YOUR OBJECTIVE – The entries need to be copied exactly.

─── SUPPLIED RECORDS

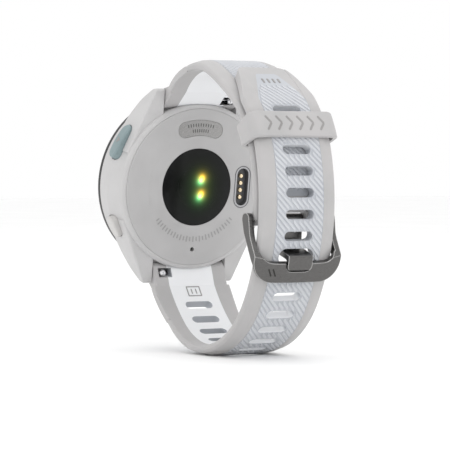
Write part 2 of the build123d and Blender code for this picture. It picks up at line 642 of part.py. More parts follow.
print("box", [round(b - a, 2) for a, b in zip(low, high)], "nodes", len(nodes))
print("case origin", placed(0, 0, 0))
print("upper bar", placed(0, bar_y, bar_z), "lower bar", placed(0, bar_y, -bar_z))
print("buckle pin", placed(0, pin_y, pin_z))
print("keeper centre", placed(0, frames[keeper_arc]["cy"], frames[keeper_arc]["cz"]))
print("front glass", placed(0, glass_front, 0), "loop middle", placed(0, 22, -1))
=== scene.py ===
"""Looks for a buckled GPS running watch: finishes for the CAD pieces, ribbed strap inlays and
the small printed and moulded details, with a camera, soft light and a pale floor."""
import itertools
import json
import math

import bpy
from mathutils import Matrix, Vector


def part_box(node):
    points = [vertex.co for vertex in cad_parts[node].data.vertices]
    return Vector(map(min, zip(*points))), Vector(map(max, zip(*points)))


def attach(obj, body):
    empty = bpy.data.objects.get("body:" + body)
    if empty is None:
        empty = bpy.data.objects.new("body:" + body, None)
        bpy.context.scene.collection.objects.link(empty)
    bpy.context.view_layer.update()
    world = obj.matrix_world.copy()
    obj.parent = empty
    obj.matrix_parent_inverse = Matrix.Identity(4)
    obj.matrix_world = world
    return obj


bl_info = {
    "name": "Running watch looks",
    "version": (1, 0, 0),
    "blender": (4, 5, 0),
    "location": "View3D > Sidebar > Watch",
    "description": "Finishes and small details of a buckled running watch",
    "category": "Object",
}

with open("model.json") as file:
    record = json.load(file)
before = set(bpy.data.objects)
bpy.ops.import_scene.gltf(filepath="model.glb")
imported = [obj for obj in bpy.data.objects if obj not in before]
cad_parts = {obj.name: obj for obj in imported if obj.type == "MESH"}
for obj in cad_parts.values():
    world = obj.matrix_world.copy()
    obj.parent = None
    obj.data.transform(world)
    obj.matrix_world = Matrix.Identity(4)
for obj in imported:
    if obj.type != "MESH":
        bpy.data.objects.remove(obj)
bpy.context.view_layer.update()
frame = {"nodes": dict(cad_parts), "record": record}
NODES = frame["nodes"]
MM = 0.001

# ---- where things are: the case frame inside the row frame --------------------------------
STAND_PITCH = math.radians(-8.54)


def case_origin():
    """Centre of the rear face: the sensor window's axis, at the window's rim."""
    low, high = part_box("light_baffle")
    middle = (low + high) / 2
    outward = Matrix.Rotation(STAND_PITCH, 3, "X") @ Vector((0, 1, 0))
    return middle + outward * (1.675 * MM)


CASE = Matrix.Translation(case_origin()) @ Matrix.Rotation(STAND_PITCH, 4, "X")


def in_case(x, y, z):
    """A point given in the case frame in millimetres, as a point of the row frame in metres."""
    return CASE @ Vector((x * MM, y * MM, z * MM))


# ---- the strap's curve, in the case frame ------------------------------------------------------
LOOP_START = (1.35, -24.1)
LOOP_HEADING = -48.2
LOOP_ARCS = ((39.0, 17), (19.0, 37), (25.0, 60), (42.3, 48), (25.0, 38), (68.0, 11), (16.8, 33),
             (16.0, 43))
# millimetres from here on: s runs along the curve, n out of it, x across the strap
STRAP_T = 2.4
HALF_GAP = 0.15         # from the curve to each of the two strap layers
RECESS = 0.12           # the white centre lies this much below the grey border
INLAY_HALF = 6.3
EDGE_MARGIN = 0.15      # between the ribs and the centre's edge
PIN_S = 69.6
TAPER_S = 97.0          # where the strap's tip starts to narrow
KEEPER_MIDDLE_S = 90.46
KEEPER_OUT_N = 4.05
BAR_OUT_N = 4.6
CROWN_DROP = 1.1        # the buckle's bar is crowned, and this much lower at its ends
CROWN_HALF = 11.55
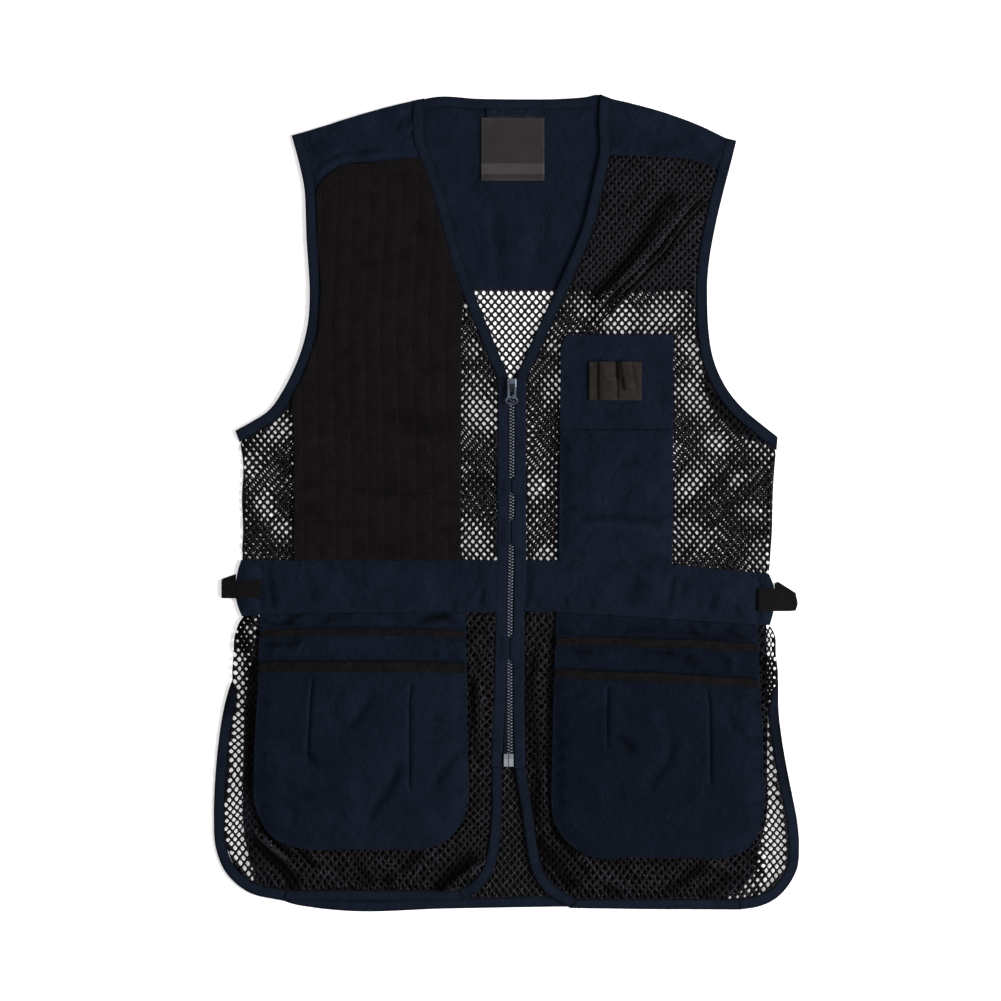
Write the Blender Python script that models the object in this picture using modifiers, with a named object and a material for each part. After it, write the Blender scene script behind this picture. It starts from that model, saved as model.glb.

──────

ANSWER IN FULL –
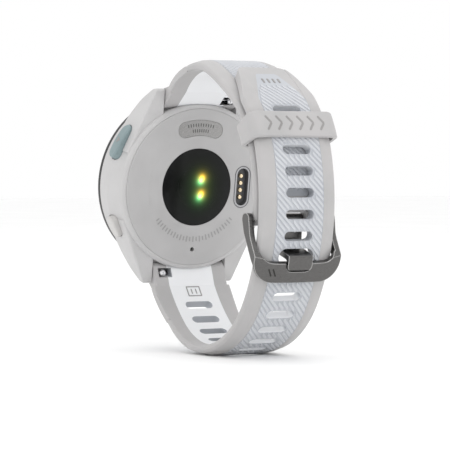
Write part 2 of the build123d and Blender code for this picture. It picks up at line 642 of part.py. More parts follow.
print("box", [round(b - a, 2) for a, b in zip(low, high)], "nodes", len(nodes))
print("case origin", placed(0, 0, 0))
print("upper bar", placed(0, bar_y, bar_z), "lower bar", placed(0, bar_y, -bar_z))
print("buckle pin", placed(0, pin_y, pin_z))
print("keeper centre", placed(0, frames[keeper_arc]["cy"], frames[keeper_arc]["cz"]))
print("front glass", placed(0, glass_front, 0), "loop middle", placed(0, 22, -1))
=== scene.py ===
"""Looks for a buckled GPS running watch: finishes for the CAD pieces, ribbed strap inlays and
the small printed and moulded details, with a camera, soft light and a pale floor."""
import itertools
import json
import math

import bpy
from mathutils import Matrix, Vector


def part_box(node):
    points = [vertex.co for vertex in cad_parts[node].data.vertices]
    return Vector(map(min, zip(*points))), Vector(map(max, zip(*points)))


def attach(obj, body):
    empty = bpy.data.objects.get("body:" + body)
    if empty is None:
        empty = bpy.data.objects.new("body:" + body, None)
        bpy.context.scene.collection.objects.link(empty)
    bpy.context.view_layer.update()
    world = obj.matrix_world.copy()
    obj.parent = empty
    obj.matrix_parent_inverse = Matrix.Identity(4)
    obj.matrix_world = world
    return obj


bl_info = {
    "name": "Running watch looks",
    "version": (1, 0, 0),
    "blender": (4, 5, 0),
    "location": "View3D > Sidebar > Watch",
    "description": "Finishes and small details of a buckled running watch",
    "category": "Object",
}

with open("model.json") as file:
    record = json.load(file)
before = set(bpy.data.objects)
bpy.ops.import_scene.gltf(filepath="model.glb")
imported = [obj for obj in bpy.data.objects if obj not in before]
cad_parts = {obj.name: obj for obj in imported if obj.type == "MESH"}
for obj in cad_parts.values():
    world = obj.matrix_world.copy()
    obj.parent = None
    obj.data.transform(world)
    obj.matrix_world = Matrix.Identity(4)
for obj in imported:
    if obj.type != "MESH":
        bpy.data.objects.remove(obj)
bpy.context.view_layer.update()
frame = {"nodes": dict(cad_parts), "record": record}
NODES = frame["nodes"]
MM = 0.001

# ---- where things are: the case frame inside the row frame --------------------------------
STAND_PITCH = math.radians(-8.54)


def case_origin():
    """Centre of the rear face: the sensor window's axis, at the window's rim."""
    low, high = part_box("light_baffle")
    middle = (low + high) / 2
    outward = Matrix.Rotation(STAND_PITCH, 3, "X") @ Vector((0, 1, 0))
    return middle + outward * (1.675 * MM)


CASE = Matrix.Translation(case_origin()) @ Matrix.Rotation(STAND_PITCH, 4, "X")


def in_case(x, y, z):
    """A point given in the case frame in millimetres, as a point of the row frame in metres."""
    return CASE @ Vector((x * MM, y * MM, z * MM))


# ---- the strap's curve, in the case frame ------------------------------------------------------
LOOP_START = (1.35, -24.1)
LOOP_HEADING = -48.2
LOOP_ARCS = ((39.0, 17), (19.0, 37), (25.0, 60), (42.3, 48), (25.0, 38), (68.0, 11), (16.8, 33),
             (16.0, 43))
# millimetres from here on: s runs along the curve, n out of it, x across the strap
STRAP_T = 2.4
HALF_GAP = 0.15         # from the curve to each of the two strap layers
RECESS = 0.12           # the white centre lies this much below the grey border
INLAY_HALF = 6.3
EDGE_MARGIN = 0.15      # between the ribs and the centre's edge
PIN_S = 69.6
TAPER_S = 97.0          # where the strap's tip starts to narrow
KEEPER_MIDDLE_S = 90.46
KEEPER_OUT_N = 4.05
BAR_OUT_N = 4.6
CROWN_DROP = 1.1        # the buckle's bar is crowned, and this much lower at its ends
CROWN_HALF = 11.55
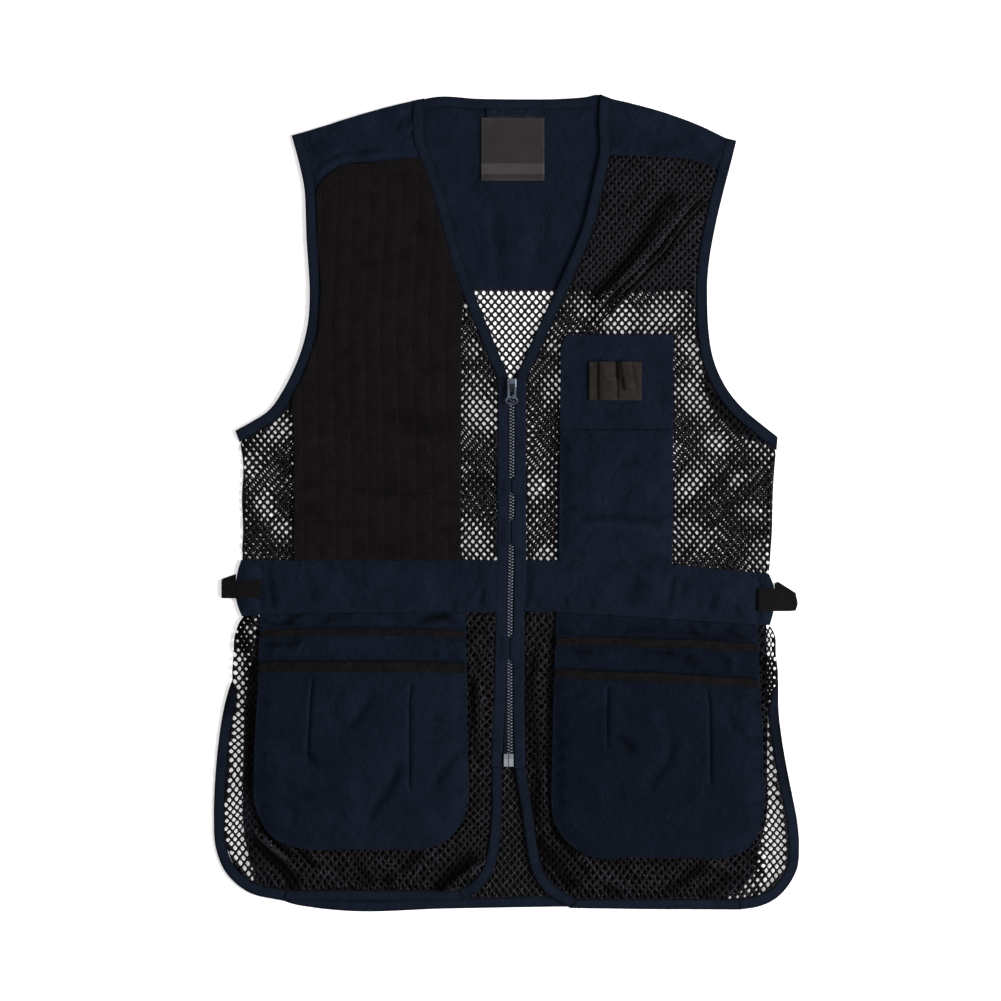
Write the Blender Python script that models the object in this picture using modifiers, with a named object and a material for each part. After it, write the Blender scene script behind this picture. It starts from that model, saved as model.glb.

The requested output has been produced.